When the Local Government Reform Commission reviewed city boundaries its report recommended that Redland City remain a separate local government authority in part because of the large non-urban area separating Redland City from Logan City and Brisbane. So the large non-urban area around Redland City helps to define its reason for being a separate city rather than a suburb of Brisbane or Logan City.
The Urbis Report
URBIS Australia was engaged by the Redland City Council to advise if the City has enough land for future development.
Their report dated August 2014 notes that there is:
• Significant oversupply of land (particularly on the islands) for detached residential dwellings; and
• A potential undersupply of land for attached residential dwellings in the long term.
To cater for the potential long term undersupply of attached dwellings, the report recommends a number of options, including:
- Incentivise the reconfiguration of urban residential lots where capacity exists to increase dwelling yield from these lots. This could be facilitated through reduced minimum lot sizes and relaxations on infrastructure charges. Also a fast track planning approval process could be set up.
- Convert appropriate areas of Low Density Residential land to Urban Residential land. This will thus increase the dwelling yield from the existing land supply. Investigations will be required to identify the scale, location, and timing of any rezoning.
- Extend the Urban Footprint to bring new land suitable for residential development into the Footprint. In this regard investigation areas have already been identified that may be appropriate for this. This will require further investigations on which areas are most suitable in this regard. We recommend that analysis be undertaken on this land to determine government development costs and timings. We also recommend that an assessment be made on the scale and location of new Urban Residential land to be added to the Redland City Council land supply based on government costs, optimising development yields, and timing requirements. (editor – bold added)
One of the limitations of long range forecasting (such as 27 years to 2041) is that things change (often dramatically). Typically, land supply projections for Councils and developers are 10 – 15 years, with longer projections subject to wider margins of error and change. This report does not do that.

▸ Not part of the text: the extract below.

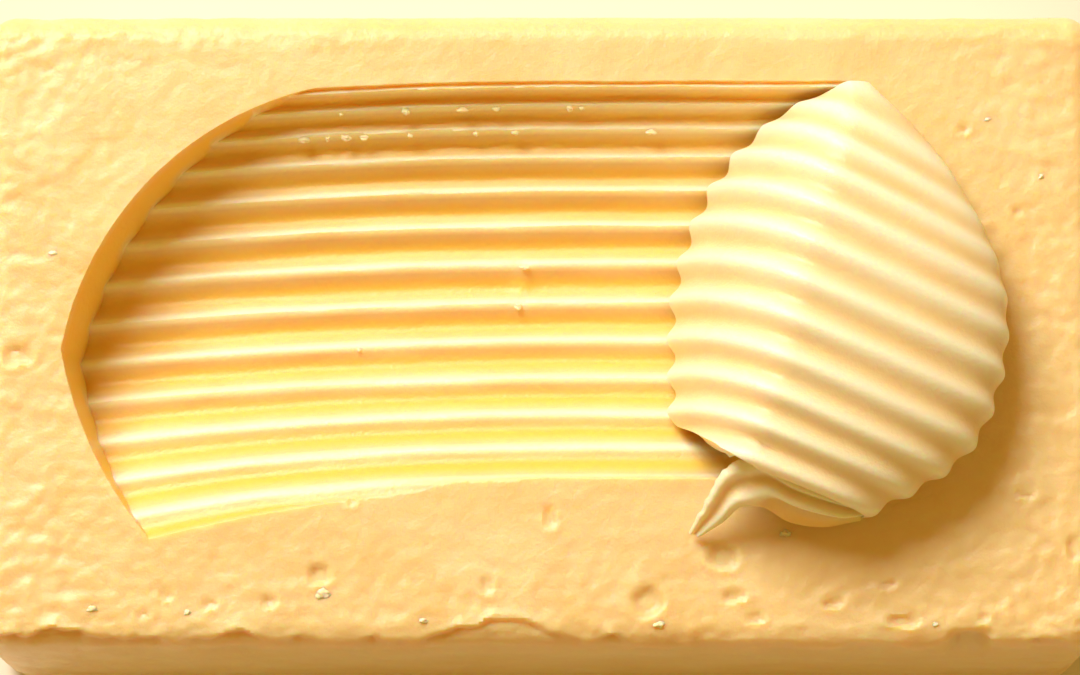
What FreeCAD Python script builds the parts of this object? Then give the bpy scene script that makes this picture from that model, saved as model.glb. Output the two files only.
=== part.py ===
"""A block of butter with a ridged trough scraped along its top and the curl that was scraped out of it.

Frame: origin at the centre of the block's underside, +X along the block in the direction of the scrape,
+Y to the back, +Z up, millimetres. The trough runs from -X to +X and the curl sits at its +X end.

A "row" is one ridge line of the scraper. Row 0 is the ridge nearest the trough's back edge and the numbers
grow towards the front. The trough floor and the outside of the curl carry the same rows.
"""

import FreeCAD, Part
import math
import os

os.makedirs("parts", exist_ok=True)
doc = FreeCAD.newDocument("butter")

# ---------------------------------------------------------------- driving dimensions
sheet = doc.addObject("Spreadsheet::Sheet", "sizes")
DIMENSIONS = {
    # the block
    "blockLength": 117.0,
    "blockWidth": 67.0,
    "blockHeight": 36.0,
    "topRounding": 2.6,
    "footRounding": 2.0,
    "cornerRounding": 4.0,
    # the scraped trough
    "troughDepth": 10.5,
    "troughLine": 3.0,
    "rowPitch": 4.1,
    "bottomRow": 6.3,
    "backRadius": 23.6,
    "frontRadius": 38.5,
    "backEdgeRow": -1.5,
    "frontEdgeRow": 11.2,
    "ridgeHeight": 1.1,
    "bendStart": 6.2,
    "bendShift": 2.8,
    "fanStartRow": 7.0,
    "fanShift": 0.17,
    "entryExtraRows": 0.8,
    "entryEnd": -49.6,
    "entryRadius": 34.2,
    "entryLine": -8.0,
    "entryCornerX": -40.6,
    "entryCornerY": -21.4,
    "entryBulge": 1.4,
    "entryDraft": 1.6,
    # the curl
    "rootEnd": 13.7,
    "rootSweep": 0.27,
    "sweepRow": 7.0,
    "curlRise": 13.0,
    "tallestRow": 6.0,
    "risingRows": 7.2,
    "curlWall": 2.9,
    "rootWall": 1.2,
    "curlRidgeHeight": 0.9,
    "tipX": 33.2,
    "tipY": 26.5,
    "tipWidth": 2.2,
    "shoulderX": 41.3,
    "shoulderY": 17.6,
    "sideX": 48.0,
    "sideY": 0.5,
    "flankX": 44.6,
    "flankY": -12.4,
    "mouthX": 31.0,
    "mouthY": -21.4,
    "tearRow": 9.3,
    "tongueTipX": 15.8,
    "tongueTipY": -20.8,
    "tongueArchX": 22.2,
    "tongueArchY": -15.2,
    "tongueArchDrop": 7.6,
    "tongueWidth": 7.4,
    "tongueTipWidth": 2.4,
    "tongueWall": 2.0,
    # fit
    "seatGap": 0.4,
}

# shares: plain numbers that say how the shapes are divided
SIDE_START, SIDE_STEP, TIP_PULL = 0.27, 0.067, 0.6      # where the rows meet the curl's outline
CROWN_SHARE = 0.5       # the crown's place along a row's path
ROOT_LEAN = 0.3         # how soon the path spreads out of the steep root
WIDEST_SHARE = 0.36     # the height of the curl's widest line, of its rise
FLAP_SHARE = 0.5        # how far the outside runs back under the curl, of its rise
LEAST_RISE = 0.03       # keeps the outermost rows from falling flat
WALL_SHARE = 0.13       # the wall's upper limit, of the row's width
WALL_GROWTH = 0.25      # the share of the path over which the wall grows to its full thickness
TONGUE_RIDGE, TONGUE_SAG = 0.35, 0.6    # the torn strip's ridges, and how far its sides round off
RAMP_START, RAMP_RUN = 0.24, 0.4    # under the curl: where the floor starts to climb, and over how much
LID = 1.5               # how far above the block the climbing floor ends
for line, (alias, value) in enumerate(DIMENSIONS.items(), start=1):
    sheet.set(f"A{line}", alias)
    sheet.set(f"B{line}", str(value))
    sheet.setAlias(f"B{line}", alias)
doc.recompute()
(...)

Supply of land and housing is relatively static as they exist and are able to be counted. Areas of land zoned for urban, numbers of subdivision allotments, etc, can all be counted. Demand, especially market demand, is more elusive and fickle. For example, the market acceptability of higher density living in Brisbane has changed dramatically in recent years. Teneriffe, Newstead and Woolloongabba are good examples of targeted areas for higher density in Brisbane, showing there is now a greater acceptance and indeed healthy appetite for higher density living.
Urbis did not (and probably were not asked to) consider the community goals and aspirations as documented in the Redland’s 2030 Community Plan. Land supply calculations and projections are only one tool in developing a future plan for the Redlands. So, let’s look at planning for future growth in the Redlands in perspective.

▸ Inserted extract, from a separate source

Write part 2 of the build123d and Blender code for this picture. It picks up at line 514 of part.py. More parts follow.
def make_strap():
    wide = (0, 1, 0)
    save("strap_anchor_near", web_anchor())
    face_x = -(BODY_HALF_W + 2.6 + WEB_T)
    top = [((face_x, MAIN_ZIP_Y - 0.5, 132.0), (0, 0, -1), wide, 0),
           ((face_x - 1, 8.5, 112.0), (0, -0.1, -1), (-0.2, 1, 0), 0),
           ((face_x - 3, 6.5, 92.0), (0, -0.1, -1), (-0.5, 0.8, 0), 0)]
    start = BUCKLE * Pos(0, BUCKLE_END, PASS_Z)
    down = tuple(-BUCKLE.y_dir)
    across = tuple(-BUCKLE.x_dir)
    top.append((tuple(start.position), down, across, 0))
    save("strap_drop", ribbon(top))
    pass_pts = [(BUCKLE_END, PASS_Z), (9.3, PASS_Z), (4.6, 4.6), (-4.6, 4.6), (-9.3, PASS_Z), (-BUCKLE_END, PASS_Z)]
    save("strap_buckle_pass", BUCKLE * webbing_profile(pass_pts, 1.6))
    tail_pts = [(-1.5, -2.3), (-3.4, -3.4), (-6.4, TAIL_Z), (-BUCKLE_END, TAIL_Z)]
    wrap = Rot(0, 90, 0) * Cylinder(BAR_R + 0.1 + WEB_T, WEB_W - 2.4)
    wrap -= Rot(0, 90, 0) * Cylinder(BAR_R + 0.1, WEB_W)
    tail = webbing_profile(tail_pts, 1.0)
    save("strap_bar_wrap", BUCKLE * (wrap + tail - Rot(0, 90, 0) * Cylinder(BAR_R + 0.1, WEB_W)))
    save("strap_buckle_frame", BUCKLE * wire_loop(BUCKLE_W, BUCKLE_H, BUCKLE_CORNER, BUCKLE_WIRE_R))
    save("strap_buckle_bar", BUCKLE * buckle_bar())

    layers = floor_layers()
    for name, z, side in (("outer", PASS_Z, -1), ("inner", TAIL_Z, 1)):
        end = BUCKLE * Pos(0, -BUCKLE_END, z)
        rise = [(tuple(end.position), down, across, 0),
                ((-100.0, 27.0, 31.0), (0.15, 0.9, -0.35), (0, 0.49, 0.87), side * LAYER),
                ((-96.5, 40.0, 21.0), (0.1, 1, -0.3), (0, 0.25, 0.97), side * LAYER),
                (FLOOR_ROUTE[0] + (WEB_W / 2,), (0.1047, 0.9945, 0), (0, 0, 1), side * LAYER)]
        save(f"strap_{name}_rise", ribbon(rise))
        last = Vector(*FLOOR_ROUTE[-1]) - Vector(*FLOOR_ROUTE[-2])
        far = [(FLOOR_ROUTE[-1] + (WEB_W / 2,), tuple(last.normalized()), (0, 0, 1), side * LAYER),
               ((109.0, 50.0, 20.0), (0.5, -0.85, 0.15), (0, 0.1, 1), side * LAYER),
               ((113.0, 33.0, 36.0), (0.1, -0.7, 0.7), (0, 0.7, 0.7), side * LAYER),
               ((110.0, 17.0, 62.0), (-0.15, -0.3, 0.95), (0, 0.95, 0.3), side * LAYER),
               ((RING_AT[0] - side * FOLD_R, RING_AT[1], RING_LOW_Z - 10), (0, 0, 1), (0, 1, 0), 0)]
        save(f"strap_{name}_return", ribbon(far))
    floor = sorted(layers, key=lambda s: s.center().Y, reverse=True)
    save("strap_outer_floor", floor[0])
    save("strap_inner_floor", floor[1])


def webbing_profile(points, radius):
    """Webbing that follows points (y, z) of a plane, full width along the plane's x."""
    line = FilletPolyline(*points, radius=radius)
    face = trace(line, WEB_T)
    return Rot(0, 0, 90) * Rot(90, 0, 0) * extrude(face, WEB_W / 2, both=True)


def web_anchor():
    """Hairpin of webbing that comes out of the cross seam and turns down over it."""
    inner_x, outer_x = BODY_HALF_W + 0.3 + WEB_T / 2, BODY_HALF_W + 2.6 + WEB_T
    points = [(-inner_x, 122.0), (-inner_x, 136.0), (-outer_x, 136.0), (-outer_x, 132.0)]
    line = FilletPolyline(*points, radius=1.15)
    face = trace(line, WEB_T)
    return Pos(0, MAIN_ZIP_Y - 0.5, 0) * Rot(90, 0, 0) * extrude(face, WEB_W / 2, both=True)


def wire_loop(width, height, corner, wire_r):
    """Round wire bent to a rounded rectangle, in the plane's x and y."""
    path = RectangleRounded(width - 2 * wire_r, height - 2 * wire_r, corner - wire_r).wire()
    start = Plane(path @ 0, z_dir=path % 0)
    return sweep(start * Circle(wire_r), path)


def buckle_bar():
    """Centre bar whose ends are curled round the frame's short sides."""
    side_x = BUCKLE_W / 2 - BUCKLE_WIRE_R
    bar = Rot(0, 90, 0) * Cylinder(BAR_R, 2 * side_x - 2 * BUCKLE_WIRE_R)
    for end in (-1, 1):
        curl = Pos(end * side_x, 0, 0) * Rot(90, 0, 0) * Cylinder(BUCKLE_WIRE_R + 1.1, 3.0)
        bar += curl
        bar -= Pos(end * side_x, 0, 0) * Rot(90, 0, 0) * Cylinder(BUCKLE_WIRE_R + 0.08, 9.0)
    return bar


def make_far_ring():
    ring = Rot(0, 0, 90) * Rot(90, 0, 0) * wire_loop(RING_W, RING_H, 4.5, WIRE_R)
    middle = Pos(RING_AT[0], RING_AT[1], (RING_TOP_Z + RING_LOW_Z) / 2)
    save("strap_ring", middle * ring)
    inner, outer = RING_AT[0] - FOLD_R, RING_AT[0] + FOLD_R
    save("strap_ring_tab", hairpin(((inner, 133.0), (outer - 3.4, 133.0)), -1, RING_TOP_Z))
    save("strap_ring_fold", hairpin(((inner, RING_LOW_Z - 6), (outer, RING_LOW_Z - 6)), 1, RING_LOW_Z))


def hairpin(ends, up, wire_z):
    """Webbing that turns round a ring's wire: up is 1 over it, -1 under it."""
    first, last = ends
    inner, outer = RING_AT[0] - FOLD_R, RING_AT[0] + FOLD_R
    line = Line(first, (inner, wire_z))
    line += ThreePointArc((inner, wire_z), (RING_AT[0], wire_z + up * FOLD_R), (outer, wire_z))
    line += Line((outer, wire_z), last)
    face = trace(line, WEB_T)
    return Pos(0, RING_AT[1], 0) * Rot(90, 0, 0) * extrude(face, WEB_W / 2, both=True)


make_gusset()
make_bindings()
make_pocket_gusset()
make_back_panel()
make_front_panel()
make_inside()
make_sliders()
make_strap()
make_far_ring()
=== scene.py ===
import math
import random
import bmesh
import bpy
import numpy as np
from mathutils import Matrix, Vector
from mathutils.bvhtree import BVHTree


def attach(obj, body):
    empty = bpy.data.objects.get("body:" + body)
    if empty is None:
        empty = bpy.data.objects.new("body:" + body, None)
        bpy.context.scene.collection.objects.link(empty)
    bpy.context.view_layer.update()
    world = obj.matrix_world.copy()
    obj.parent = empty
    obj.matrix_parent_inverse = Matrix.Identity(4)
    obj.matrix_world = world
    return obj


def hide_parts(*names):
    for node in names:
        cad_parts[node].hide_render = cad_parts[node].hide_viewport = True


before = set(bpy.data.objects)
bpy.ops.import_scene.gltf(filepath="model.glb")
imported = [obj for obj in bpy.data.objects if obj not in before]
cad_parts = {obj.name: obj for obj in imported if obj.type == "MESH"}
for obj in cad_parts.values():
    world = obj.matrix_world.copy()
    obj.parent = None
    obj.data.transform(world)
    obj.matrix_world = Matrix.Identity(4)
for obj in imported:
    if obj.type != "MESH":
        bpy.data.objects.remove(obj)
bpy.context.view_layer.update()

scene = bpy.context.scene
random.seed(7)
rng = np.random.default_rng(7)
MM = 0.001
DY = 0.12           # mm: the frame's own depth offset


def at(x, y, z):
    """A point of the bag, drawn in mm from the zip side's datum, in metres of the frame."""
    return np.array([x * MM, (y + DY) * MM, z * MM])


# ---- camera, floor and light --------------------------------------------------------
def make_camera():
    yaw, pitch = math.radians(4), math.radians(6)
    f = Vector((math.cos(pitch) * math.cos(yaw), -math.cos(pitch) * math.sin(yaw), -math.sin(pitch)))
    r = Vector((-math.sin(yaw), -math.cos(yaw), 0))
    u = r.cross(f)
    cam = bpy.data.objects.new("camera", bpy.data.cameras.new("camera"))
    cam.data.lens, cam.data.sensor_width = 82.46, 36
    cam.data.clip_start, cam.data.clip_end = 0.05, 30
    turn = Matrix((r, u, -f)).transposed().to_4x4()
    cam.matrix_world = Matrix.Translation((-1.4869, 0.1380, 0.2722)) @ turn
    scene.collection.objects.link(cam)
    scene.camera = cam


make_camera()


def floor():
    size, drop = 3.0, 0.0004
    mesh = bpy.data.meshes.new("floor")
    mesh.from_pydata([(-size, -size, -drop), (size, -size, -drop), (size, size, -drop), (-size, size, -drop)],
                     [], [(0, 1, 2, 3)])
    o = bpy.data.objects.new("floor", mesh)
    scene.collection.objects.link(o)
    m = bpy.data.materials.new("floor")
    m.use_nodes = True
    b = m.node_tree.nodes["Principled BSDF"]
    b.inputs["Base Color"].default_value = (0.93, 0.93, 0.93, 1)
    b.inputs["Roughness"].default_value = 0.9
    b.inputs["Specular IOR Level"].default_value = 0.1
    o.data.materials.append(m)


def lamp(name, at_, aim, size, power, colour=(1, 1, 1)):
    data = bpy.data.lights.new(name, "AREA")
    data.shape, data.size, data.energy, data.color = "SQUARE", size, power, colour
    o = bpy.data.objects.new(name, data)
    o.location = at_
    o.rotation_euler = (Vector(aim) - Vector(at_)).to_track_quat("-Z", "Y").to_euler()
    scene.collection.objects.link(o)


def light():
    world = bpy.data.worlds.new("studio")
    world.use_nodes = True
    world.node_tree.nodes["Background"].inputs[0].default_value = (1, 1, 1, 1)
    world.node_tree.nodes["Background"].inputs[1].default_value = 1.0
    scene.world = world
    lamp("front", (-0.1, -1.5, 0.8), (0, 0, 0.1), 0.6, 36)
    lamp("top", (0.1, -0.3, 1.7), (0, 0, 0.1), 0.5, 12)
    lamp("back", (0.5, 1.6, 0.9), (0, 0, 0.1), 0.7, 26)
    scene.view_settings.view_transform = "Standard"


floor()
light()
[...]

Planning in Context (or how planning for communities really works)
It is probably fair to say that higher density housing has not been on the development radar or particularly popular with potential owners in Redlands. However, as the region’s population ages, then higher density and smaller living units will likely be more acceptable as people’s desire to remain in the Redlands drives housing choice.

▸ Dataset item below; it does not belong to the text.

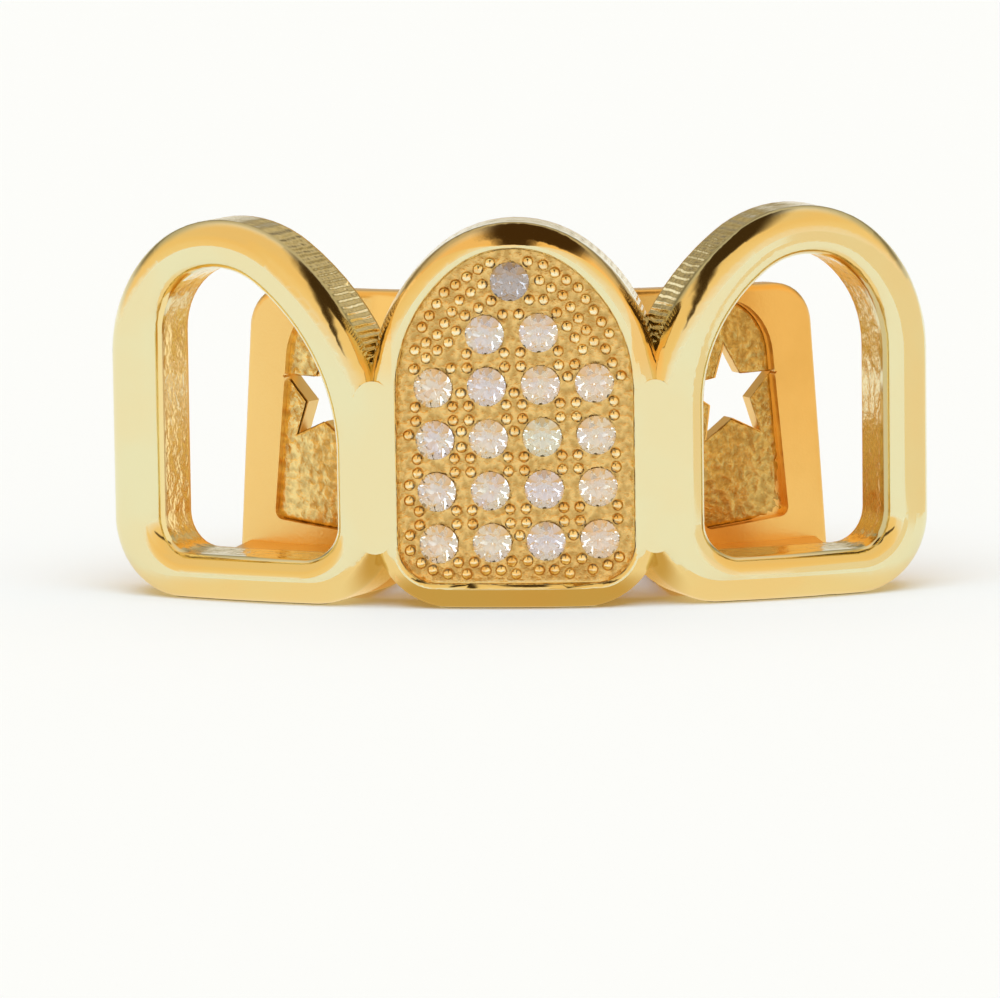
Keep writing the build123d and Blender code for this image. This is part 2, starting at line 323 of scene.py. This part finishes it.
def level_card(name, colour, height, x, y, soft_from):
    """A level card between two values of X and of Y. It fades away from its long middle
    line to its sides, and close to its ends. soft_from is where on the way that begins."""
    (left, right), (near, far) = x, y
    glow, nodes = glowing_card(name, colour, [
        (left, near, height), (right, near, height), (right, far, height), (left, far, height)])
    _, spot = nodes.position()
    sideways = nodes.math("SUBTRACT", spot["X"], (left + right) / 2 * MM)
    sideways = nodes.math("ABSOLUTE", nodes.math("DIVIDE", sideways, (right - left) / 2 * MM))
    along = nodes.math("SUBTRACT", spot["Y"], (near + far) / 2 * MM)
    along = nodes.math("ABSOLUTE", nodes.math("DIVIDE", along, (far - near) / 2 * MM))
    outward = nodes.math("ADD",
        nodes.math("POWER", sideways, SIDE_FADE_POWER), nodes.math("POWER", along, END_FADE_POWER))
    mixed = nodes.add("ShaderNodeMixShader", Fac=nodes.step(outward, soft_from, 1.0))
    nodes.put(mixed.inputs[1], glow.outputs["Emission"])
    nodes.put(mixed.inputs[2], nodes.add("ShaderNodeBsdfTransparent").outputs["BSDF"])
    nodes.put(nodes.tree.nodes["Material Output"].inputs["Surface"], mixed.outputs["Shader"])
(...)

Already we have seen the State Government setting targets for higher density living across SEQ, and acknowledging in The Queensland Plan that the people (not the politicians or the planning technocrats) have said they want future growth to “go up, rather than out”.
The Urbis report does not consider these likely policy / demographic trends except to dismiss the Qld Treasury’s population and dwelling unit targets (Scenario 1) as unachievable, and to propose alternative lower targets (Scenario 2) – without any statistical rationale. The State Government has provided these targets to Councils in SEQ since 2005 in the SEQ Regional Plans. But apparently they are now wrong.
The Urbis report does not deal adequately with land take up and the timing of the “demand” (or otherwise) for residential land. Population growth in the Redlands is relatively slow; approximately 1.2 % per annum. Recent take up rates of land for residential purposes has been similarly slow. As additional land is required in the future to cater for population growth and residential housing, the demand is so slow that the existing land zoned for residential purposes would be adequate till 2035, at least. That’s 20 years, or more. A lot can happen in a volatile housing market over 20 years.
So, why does this report even consider the expansion of the Urban Footprint, particularly as the supposed shortfall is in detached dwellings ? A smarter planning and more cost effective response would be to target existing centres of Cleveland, Capalaba, Alexandria Hills, Wellington Point and Victoria Point for higher density and renewal opportunities.
What Should We do About it ?
The community should demand that the touted investigations to extend the Urban Footprint are premature, and unnecessary. The report is highly qualified and does not present a compelling case for urban expansion.
In planning for Redland’s future growth, Council must accept that:
- there is an existing urban land supply for attached and detached housing till 2035 and beyond. There is no current demand for additional land releases or to expand the Urban Footprint for at least 20 years
- there is greater demand for targeted higher density living choices at Redland’s existing centres
- the State Government’s policy directions (The Queensland Plan) towards higher density living and less demand for growth in SEQ prompt a critical (or peer) review of the Land Supply Analysis. The assumptions in the Urbis Report have been superceded by the Qld Plan, and are now wrong
- the real impacts of urban sprawl on lifestyle, livability and financial legacies for Redlanders must be considered in the broader planning decisions to be made. No single technical assessment tool should be used as an excuse to promote urban sprawl or as a surrogate for planning for communities
- The community aspirations in the Redland City Council 2030 Community Plan 2010 are fundamental to future planning in Redlands.
City Plan 2015
The council is still finalising a draft new planning scheme for Redland City. It will be known as City Plan 2015. This document will need considerable review by the City’s residents to ensure that the document has been drafted to serve the public interest, not just the interests of property developers.
To facilitate such review the council should make the draft plan available to the public at the same time that it is submitted to the State Government for review. This process has already been followed by some cities including Brisbane. Council should also confirm that it will allow a period of formal public consultation that is not less than 60 business days (about three months).